Features already planned for

Init-time tracing. (To be part of RelayFS.)
Updated interface for Dynamic Probes. (As soon as things stabilize.)
Support "flight recorder" always on tracing with minimal resource consumption. (To be part of RelayFS and interfaced to the Kernel crash dump facilities.)
Fine grained dynamic trace instrumentation for kernel space and user subsystems. (Dynamic Probes, more efficient user level tracing.)
System information logged at trace start. (New special events to add.)
Collection of process memory map information at trace start/restart and updates of that information at fork/exec/exit. This allows address-to-name resolution for user space.
Include the facility to write system snapshots (total memory layout for kernel, drivers, and all processes) to a file. This is required for trace post-processing on a system other than the one producing the trace. Perhaps some of this is already implemented in the Kernel Crash Dump.
Even more efficient tracing from user space.
Better integration with tools to define static trace hooks.
Better integration with tools to dynamically activate tracing statements.

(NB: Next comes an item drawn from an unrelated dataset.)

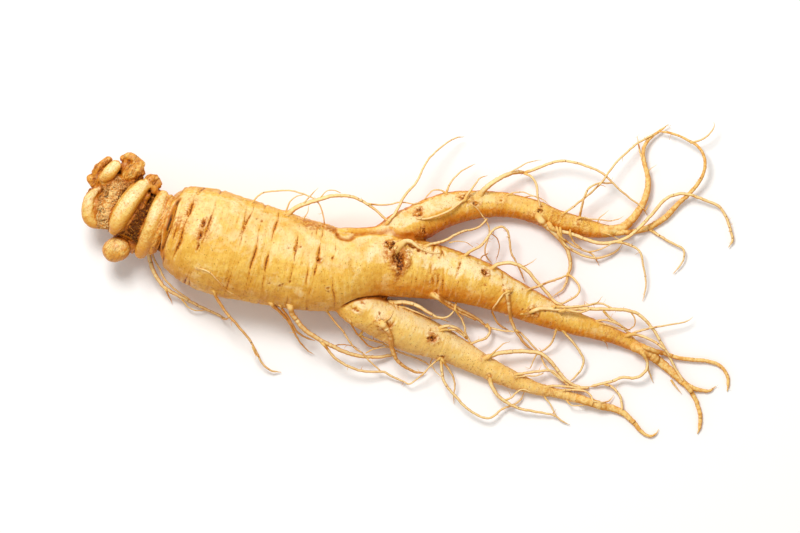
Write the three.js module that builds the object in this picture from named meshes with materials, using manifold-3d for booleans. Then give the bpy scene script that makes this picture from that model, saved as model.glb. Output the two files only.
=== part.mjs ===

Features not currently planned

POSIX Tracing API compliance.
Ability to do function entry/exit tracing facility. (Probably a totally orthogonal mechanism using either Dynamic Probes hooks or static code instrumentation using the suitable GCC options for basic blocks instrumentation.)
Processor performance counter (which most modern CPUs have) sampling and recording. (These counters can be read and their value sent in traced events. Some support to collect these automatically at specific state change times and to visualize the results would be nice.)
Suspend & Resume capability. (Why not simply stop the trace and start a new one later, otherwise important information like process creations while suspended must be obtained in some other way.)
Per-packet send/receive event. (New event types will be easily added as needed.)